Edmonton Journal

THE ACES ON BRIDGE

- by Bobby Wolff

“Our dilemma is that we hate change and love it at the same time; what we really want is for things to remain the same but get better.” -- Sydney Harris .....................

In this deal from the 2013 U.S. trials, six clubs has to be played by South, or else a diamond lead through the ace-queen would be fatal. How would you play the slam on a heart lead?

You must avoid leading a spade to the king and ace, or else a diamond return will put you on the spot. Are you going to play for the diamond finesse or for spades to behave? Best is to win the lead in dummy and lead a low spade from the board toward your queen. If West wins the trick, you get to test spades before playing on diamonds. But if it is East with the spade ace, he is caught in a Morton’s Fork Coup.

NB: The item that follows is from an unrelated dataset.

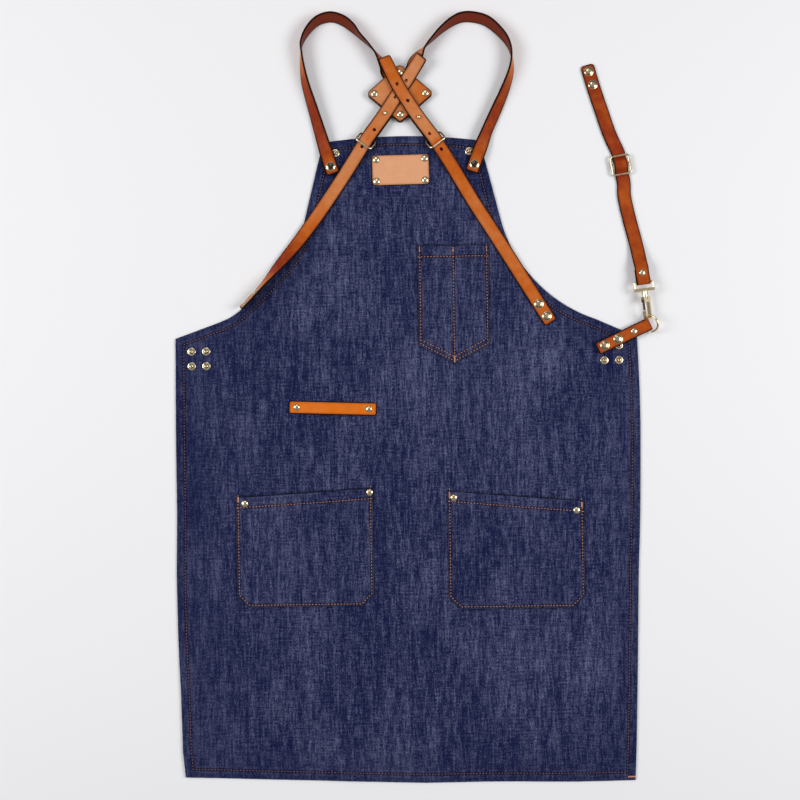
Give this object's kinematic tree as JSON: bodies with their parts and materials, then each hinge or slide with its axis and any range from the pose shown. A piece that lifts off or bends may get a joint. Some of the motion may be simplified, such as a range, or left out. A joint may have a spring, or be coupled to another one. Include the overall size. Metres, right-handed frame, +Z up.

East cannot fly up with his ace, or declarer can establish three discards for dummy’s diamonds on the top heart and two spades. So East ducks the spade, whereupon declarer wins the queen. Now he discards the spade loser on the hearts and is almost home. As the cards lie, he can simply draw trump and give up a diamond.

But it is best after pitching the spade loser to play the diamond queen from hand. If the defenders take this, you can unblock diamonds and draw trump. If the diamond queen is ducked, you take two top trumps from hand and claim if clubs split. If they don’t, you cash the diamond ace, draw trump, then give up a diamond for your 12th trick.